1917 “Buy Advertised Goods” Ad (National Biscuit Company Advertisement)

Source: American Cookery (January, 1917)
Source: American Cookery (January, 1917)

Are branded goods that are promoted with advertising of higher quality than similar “no-brand” items? That’s a question that has been around for at least a hundred years. Here’s a 1917 National Biscuit Company (Nabisco) ad which argues that consumers should, “Buy advertised goods – Do not accept substitutes.”

31 thoughts on “1917 “Buy Advertised Goods” Ad (National Biscuit Company Advertisement)

    1. It’s a little sad to think about the small businesses that probably made high-quality products, but who couldn’t compete when it came to promoting a brand.

  1. Except for the Fig Newtons and the grahams I don’t recognize any of the others. I’m pretty sure Nabisco still makes ginger snaps but they aren’t called ZuZu now. I’m probably half and half on brands and a lot of times it just loyalty based on tradition. For example, worchestershire sauce…always buy Lea and Perrins because that is what my mother bought and I never saw a reason to try another. But graham crackers? Anyone that is the cheapest…they all smash up the same into crumbs.

    1. I also often purchase a brand based on tradition. Sometimes it just seems easier to buy something that I’ve purchased in the past than to try a different brand.
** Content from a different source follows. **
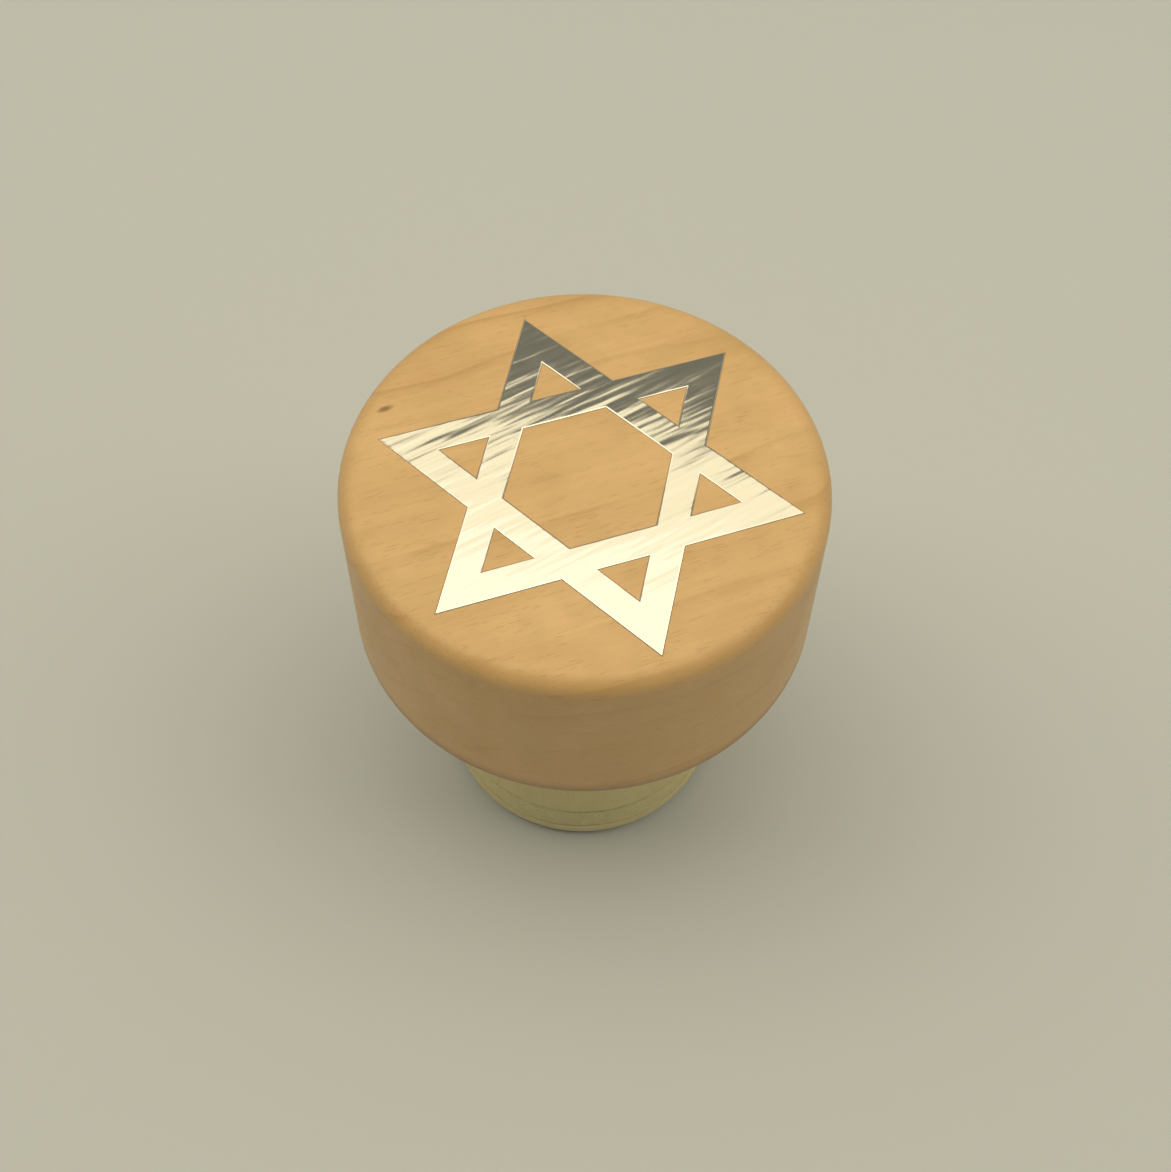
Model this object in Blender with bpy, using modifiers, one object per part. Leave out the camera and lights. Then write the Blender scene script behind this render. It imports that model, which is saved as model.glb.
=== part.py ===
"""Wooden rubber stamp with a screw-on knob handle, modelled as its separate pieces.

Units are metres, +Z is up, and the printing face of the die rests on Z = 0.
Every piece is turned or laid out about the Z axis. The handle unscrews about it,
and the die travels along it as the foam cushion is pressed.
"""

import math

import bmesh
import bpy

MM = 0.001

# Clearances
TOUCH_GAP = 0.3 * MM  # between pieces that touch on the real stamp
FILM_GAP = 0.1 * MM  # either side of a thin adhesive film

# Handle head
HEAD_RADIUS = 15.0 * MM  # where the side meets the rounded top edge
HEAD_HEIGHT = 13.2 * MM
HEAD_FLARE = 0.25 * MM  # how much wider the head is at its bottom
HEAD_TOP_ROUND = 1.5 * MM
HEAD_BOTTOM_ROUND = 0.6 * MM

# Star in foil on top of the head
STAR_EDGE_MARGIN = 0.4 * MM  # from the tips to the rounded edge
STAR_BAND = 1.93 * MM  # width of each bar
STAR_OFFSET = (0.2 * MM, -0.4 * MM)  # pressed slightly off centre
STAR_TURN = math.radians(48.9)  # direction of the first tip, from +X
FOIL_THICKNESS = 0.15 * MM

# Screw joint between head and stem
STUD_RADIUS = 3.0 * MM
STUD_IN_STEM = 10.0 * MM
STUD_POINT = 3.0 * MM  # length of its tapered wood-screw point
STUD_POINT_RADIUS = 0.8 * MM
STUD_CHAMFER = 0.5 * MM
THREAD_ENGAGEMENT = 7.2 * MM
INSERT_WALL = 1.2 * MM
INSERT_LENGTH = 8.0 * MM
INSERT_SLOT_WIDTH = 1.2 * MM  # for the driver that turned it in
INSERT_SLOT_DEPTH = 1.2 * MM
INSERT_RIB_COUNT = 8
INSERT_RIB_DEPTH = 0.35 * MM
WASHER_THICKNESS = 0.8 * MM
WASHER_INSET = 1.0 * MM  # how far its rim stays inside the stem's side
WASHER_SEAT_DEPTH = 0.8 * MM  # counterbore under the head

# Stem
STEM_RADIUS = 10.0 * MM
STEM_LENGTH = 14.3 * MM
STEM_EDGE = 0.3 * MM  # chamfer on both ends

# Cushion, adhesive films and die
FILM_THICKNESS = 0.2 * MM
FILM_INSET = 0.25 * MM
CUSHION_THICKNESS = 2.0 * MM
CUSHION_INSET = 0.1 * MM
DIE_BACKING = 0.8 * MM
DIE_RELIEF = 0.6 * MM
DIE_INSET = 0.05 * MM
DIE_STAR_MARGIN = 0.8 * MM
DIE_STAR_BAND = 1.3 * MM
RELIEF_ROOT = 0.2 * MM  # how deep the raised star is rooted in its backing

# Fineness of the round pieces
HEAD_SEGMENTS = 72
STEM_SEGMENTS = 64
SCREW_SEGMENTS = 32
TOP_ROUND_STEPS = 7
BOTTOM_ROUND_STEPS = 4

# Levels, from the printing face up
DIE_TOP = DIE_RELIEF + DIE_BACKING
DIE_FILM_BOTTOM = DIE_TOP + FILM_GAP
CUSHION_BOTTOM = DIE_FILM_BOTTOM + FILM_THICKNESS + FILM_GAP
CUSHION_FILM_BOTTOM = CUSHION_BOTTOM + CUSHION_THICKNESS + FILM_GAP
STEM_BOTTOM = CUSHION_FILM_BOTTOM + FILM_THICKNESS + FILM_GAP
STEM_TOP = STEM_BOTTOM + STEM_LENGTH
WASHER_BOTTOM = STEM_TOP + TOUCH_GAP
WASHER_SEAT = WASHER_BOTTOM + WASHER_THICKNESS + TOUCH_GAP
HEAD_BOTTOM = WASHER_SEAT - WASHER_SEAT_DEPTH
HEAD_TOP = HEAD_BOTTOM + HEAD_HEIGHT
STUD_BOTTOM = STEM_TOP - STUD_IN_STEM
STUD_TOP = WASHER_SEAT + THREAD_ENGAGEMENT

# Radii that follow from the ones above
SCREW_HOLE_RADIUS = STUD_RADIUS + TOUCH_GAP
INSERT_RADIUS = SCREW_HOLE_RADIUS + INSERT_WALL
INSERT_HOLE_RADIUS = INSERT_RADIUS + TOUCH_GAP
WASHER_RADIUS = STEM_RADIUS - WASHER_INSET
DIE_RADIUS = STEM_RADIUS - DIE_INSET
STAR_TIP_RADIUS = HEAD_RADIUS - HEAD_TOP_ROUND - STAR_EDGE_MARGIN
DIE_STAR_TIP_RADIUS = DIE_RADIUS - DIE_STAR_MARGIN


def clear_scene():
    """Remove every object that the scene starts with."""
    for leftover in list(bpy.data.objects):
        bpy.data.objects.remove(leftover, do_unlink=True)


def new_collection(name):
    """Return a new collection linked into the scene."""
    collection = bpy.data.collections.new(name)
    bpy.context.scene.collection.children.link(collection)
    return collection


def principled(name, color, roughness, metallic=0.0):
    """Return a material with one Principled BSDF."""
    material = bpy.data.materials.new(name)
    material.use_nodes = True
    shader = material.node_tree.nodes["Principled BSDF"]
    shader.inputs["Base Color"].default_value = (*color, 1.0)
    shader.inputs["Roughness"].default_value = roughness
    shader.inputs["Metallic"].default_value = metallic
    return material


def arc(center, radius, start, end, steps):
    """Return points (radius, height) on an arc, from one angle to the other in degrees."""
    points = []
    for step in range(steps + 1):
        angle = math.radians(start + (end - start) * step / steps)
        x = center[0] + radius * math.cos(angle)
        z = center[1] + radius * math.sin(angle)
        points.append((x, z))
    return points


def turned(name, profile, segments, hollow=False):
    """Return an object turned about Z from (radius, height) points.

    The profile runs down the outer side. A hollow one is a loop that closes
    on its first point, and a solid one starts and ends on the axis.
    """
    points = [(radius, 0.0, height) for radius, height in profile]
    edges = [(i, i + 1) for i in range(len(points) - 1)]
    if hollow:
        edges.append((len(points) - 1, 0))
    mesh = bpy.data.meshes.new(name)
    mesh.from_pydata(points, edges, [])
    piece = bpy.data.objects.new(name, mesh)
    screw = piece.modifiers.new("turn", "SCREW")
    screw.axis = "Z"
    screw.steps = segments
    screw.render_steps = segments
    screw.use_merge_vertices = True
    screw.merge_threshold = 0.01 * MM
    screw.use_smooth_shade = True
    return piece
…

      An aside – Lea and Perrins Worchestshire Sauce has been around for more than a hundred years. I have seen ads for it when browsing through magazines from the 1910’s.

  2. I recognize the Fig Newtons, the Uneeda Biscuits, and of course the graham crackers. There are some so-called “store brands” that I’ll buy, but very few. There’s no sense paying a premium for things like canned tomatoes or frozen veggies, but there are other things, like yogurt and ice cream, where there’s an obvious difference in quality.
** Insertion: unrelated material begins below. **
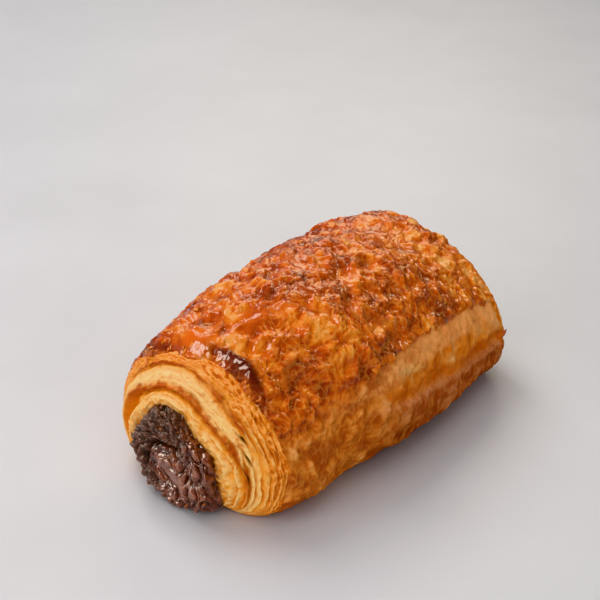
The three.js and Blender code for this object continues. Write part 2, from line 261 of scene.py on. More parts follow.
def turn_edge(edge, angle):
    """Share at which two turns meet: a base value plus a bell curve for each swing."""
    share, swings = edge
    return share + sum(by * angular_bump(angle, at, spread) for at, spread, by in swings)


# ------------------------------------------------------------------ meshes
def build_mesh(name, points, faces, attributes, flat=None):
    """A mesh object from arrays: points in millimetres are centred and put in metres, faces are quads or
    triangles, each attribute is one number for each point, and flat faces are not smoothed."""
    mesh = bpy.data.meshes.new(name)
    coordinates = (points.reshape(-1, 3) + CENTRING) * MM
    mesh.vertices.add(len(coordinates))
    mesh.vertices.foreach_set("co", coordinates.astype(np.float32).ravel())
    corners = np.concatenate([f.ravel() for f in faces])
    counts = np.concatenate([np.full(len(f), f.shape[1]) for f in faces])
    mesh.loops.add(len(corners))
    mesh.loops.foreach_set("vertex_index", corners.astype(np.int32))
    mesh.polygons.add(len(counts))
    starts = np.concatenate([[0], np.cumsum(counts)[:-1]])
    mesh.polygons.foreach_set("loop_start", starts.astype(np.int32))
    mesh.update(calc_edges=True)
    mesh.validate()
    smooth = np.ones(len(mesh.polygons), bool) if flat is None else ~flat
    mesh.polygons.foreach_set("use_smooth", smooth)
    for key, values in attributes.items():
        layer = mesh.attributes.new(key, "FLOAT", "POINT")
        layer.data.foreach_set("value", np.asarray(values, np.float32).ravel())
    piece = bpy.data.objects.new(name, mesh)
    bpy.context.scene.collection.objects.link(piece)
    return piece


def ring_faces(rows, round_count, closed):
    """Quads between neighbouring rows of a grid that closes round; the last row joins the first if closed."""
    r = np.arange(rows if closed else rows - 1)[:, None]
    i = np.arange(round_count)[None, :]
    n, j = (r + 1) % rows, (i + 1) % round_count
    a, b = r * round_count + i, r * round_count + j
    c, d = n * round_count + j, n * round_count + i
    return np.stack([a, d, c, b], -1).reshape(-1, 4)


def end_fans(rows, round_count):
    """Triangles that close a grid's first and last row round two points, which follow the grid's own."""
    i = np.arange(round_count)
    j = (i + 1) % round_count
    last, tip = (rows - 1) * round_count, rows * round_count
    first_fan = np.stack([0 * i + tip, i, j], -1)
    return np.concatenate([first_fan, np.stack([0 * i + tip + 1, last + j, last + i], -1)])


def round_angles(count, crowd=0.0):
    """Angles round the roll; crowd above 0 packs them closer over the top, as u + crowd x cos(u)."""
    u = np.linspace(0, 2 * np.pi, count, endpoint=False)
    return u + crowd * np.cos(u)


# ------------------------------------------------------------------ the baked skin
SEAM_NEAR, SEAM_FAR, SEAM_BEND = (-0.27, 21.8), (0.85, 14.5), 1.3        # station and level at both ends
SEAM_PROUD, SEAM_SOFTNESS = 1.15, 0.35
WASH_AT, WASH_FAR_DROP, WASH_PROUD = 26.0, 6.0, 0.5                      # angles in degrees, then a height

# Single marks of the crust, by y along the roll and by angle.
ARC_Y, ARC_WIDTH, ARC_BEND, ARC_MIDDLE, ARC_AT, ARC_SPREAD = -42.8, 1.7, 1.3, 65, 66, 19
AMBER_Y, AMBER_AT = -44.0, 94
SCORCH_Y, SCORCH_WIDTH = -46.5, 2.6
TORN_Y, TORN_LENGTH, TORN_LEVEL, TORN_SLOPE = -1.5, 6.0, 26.3, 0.25
GLAZED = [                                               # y, angle, half length, half width in degrees
    (-7.0, 89, 3.4, 6), (-3.5, 78, 3.8, 5), (-14.6, 71, 3.4, 6), (-30.0, 81, 5.5, 7), (25.0, 84, 4.5, 6),
]


def shared_relief(point, station, angle):
    """Relief in the solid as well: broad sine swells, ridged blisters and crags, and single bubbles."""
    relief = sum(
        height * np.sin(np.pi * along * station + rounds * angle + phase)
        for along, rounds, height, phase in SWELLS
    )
    relief = relief + BLISTER_HEIGHT * (ridges(point, BLISTER_SIZE, 1) - RELIEF_SINK)
    relief = relief + CRINKLE_HEIGHT * 0.5 * (ridges(point, CRINKLE_SIZE, 2) - RELIEF_SINK)
    for along, at, length, spread, height in SKIN_BUBBLES:
        length_wise = bell(point[..., 1] - along * HALF_LENGTH, length)
        relief = relief + height * length_wise * angular_bump(angle, at, spread)
    return relief * smoothstep(point[..., 2], *RELIEF_FADE)


def seam_fields(point, station):
    """The seam line's level falls by a power of the way from near to far. Returns 1 under it and 0 above, a
    narrow bell curve on the line, and a wider one just above it. The narrow one is painted as a pale
    highlight along the seam's step, and the wider one as shade in the dip above that step."""
    (near, near_level), (far, far_level) = SEAM_NEAR, SEAM_FAR
    to_near = np.clip((far - station) / (far - near), 0, 1) ** SEAM_BEND
    above = point[..., 2] - lerp(far_level, near_level, to_near) - 0.9 * cloud(point, 6.0, 4, 45)
    under = 1 - smoothstep(above, -SEAM_SOFTNESS, SEAM_SOFTNESS)
    reached = smoothstep(station, near - 0.2, near + 0.2)
    return under * reached, bell(above + 0.3, 0.9) * reached, bell(above - 2.0, 1.3) * reached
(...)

    1. I buy a mixture of branded and generic items. My favorite laundry detergent is the generic store brand, but when it comes to paper towels I always buy one particular national brand.
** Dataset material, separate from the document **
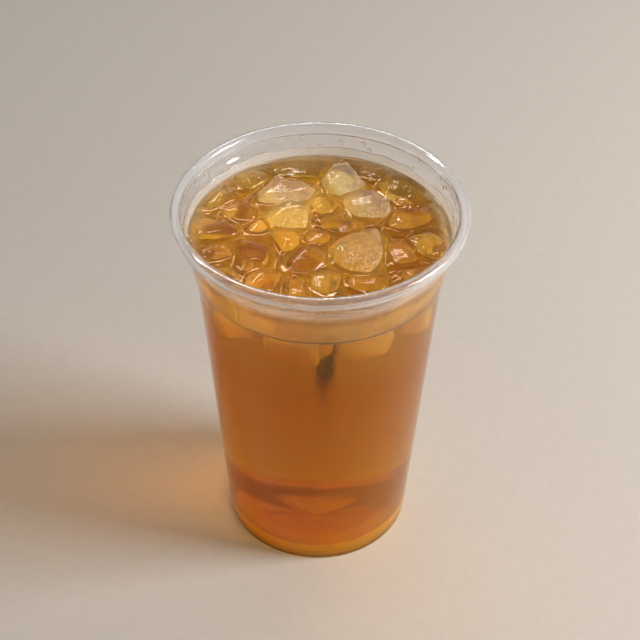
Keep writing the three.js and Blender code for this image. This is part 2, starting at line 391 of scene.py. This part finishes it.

  3. I will take a different viewpoint than many–something that is “unbranded” has no responsibility to protect its name, whereas a brand wants to protect itself. So if I buy Oreo’s cookies they are likely to be better than a generic cookie of the same sort. That said, I much prefer a homemade or even baker cookie to an Oreo ;).

    1. I also tend to consider the likelihood that the quality will vary when making purchasing decisions. For example, when deciding which variety of sugar to buy, I might buy the generic brand since it is relatively inexpensive and I generally can’t see much variation in quality from one brand to the next; but I will always buy the more expensive brand-name spices because I think that the quality is higher.

  4. Interesting… I go back and forth as my mood changes, although I do have some brand loyalty for a few processed foods. Doubt if I could pass a blind taste test for most kinds of food, though…

  5. I’m guilty of this…I have some brands that I trust and buy over others (even when the others are cheaper), simply because I’m used to them. I guess I’m an advertiser’s dream!